Contrast this with the tongues described in the Book of Acts, where the gift of tongues is where a man of God is able to speak so that all people, no matter their language, are able to understand what is being taught. This allowed the apostles to preach the gospel wherever they went, without first learning the language. Once the apostles died and the Bible was completed, Christianity had a sufficient foothold that this was no longer needed. The charismatics speak nonsense and call it tongues. Compare the Biblical version:
They were amazed and astonished, saying, "Why, are not all these who are speaking Galileans? "And how is it that we each hear them in our own language to which we were born? "Parthians and Medes and Elamites, and residents of Mesopotamia, Judea and Cappadocia, Pontus and Asia, Phrygia and Pamphylia, Egypt and the districts of Libya around Cyrene, and visitors from Rome, both Jews and proselytes, Cretans and Arabs--we hear them in our own tongues speaking of the mighty deeds of God."

(Act 2:7-11)
God is not the author of confusion (1 Corinthians 14:33), but the devil is. God does not give His people gibberish, but wisdom.
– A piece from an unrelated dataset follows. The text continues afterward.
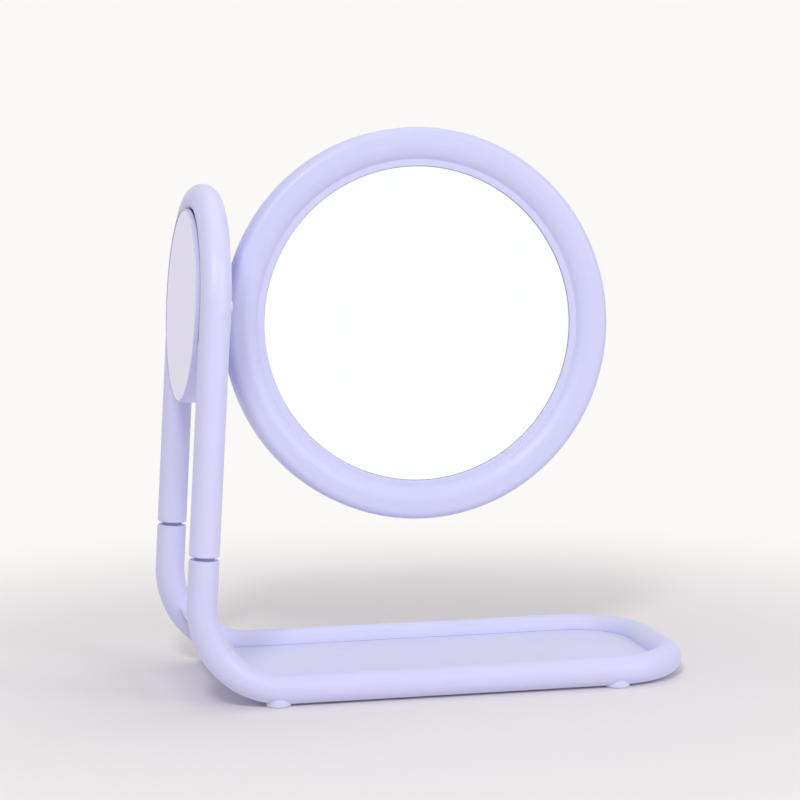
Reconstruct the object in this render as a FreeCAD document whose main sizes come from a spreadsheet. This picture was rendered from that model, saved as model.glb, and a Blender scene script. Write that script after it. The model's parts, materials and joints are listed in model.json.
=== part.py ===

(3) The charismatics believe there is new prophecy to be given.
As discussed before in this series, the apostles warned against accepting a new gospel, even if it came from one of them or an angel (Joseph Smith received his 'new revelation' from an angel). Since the gift was universally accepted to have ceased for over a millennium and a half, they must believe that God had more revelation for the people than He had previously given, but waited to give it. There is no reason to believe this. We might turn to Revelation, where John warns about grave consequences for anyone who modifies the prophecy of the last days after him (adds to 'this book'). Or, as I will, we may turn to Ephesians:
So then you are no longer strangers and aliens, but you are fellow citizens with the saints, and are of God's household, having been built on the foundation of the apostles and prophets, Christ Jesus Himself being the corner stone, in whom the whole building, being fitted together, is growing into a holy temple in the Lord, in whom you also are being built together into a dwelling of God in the Spirit.

(Eph 2:19-22)
The apostles and the prophets were both the foundation When the apostles died, the foundation was done and so was the role of the prophets. The charismatics must then claim we are still building the foundation and faith is incomplete. The position is untenable, so modern day prophecies are as well. When these prophecies then hold partial truth, we must then link them to either luck (a charlatan again), or a dark power. But to follow after this vanity is to be led where it wants to take you, down the dangerous paths of darkness.

Come back tomorrow for the continuation of this series.

* I don't believe in 'soul sleep'. To be absent from the body is to be present with the Lord, if we are God's children. I do believe that God knows who is dead for good and who will be healed and that He will not take a soul home from someone who will be revived later. I reject all after-death experiences because of this. See Luke 16:30-31 for the plain answer.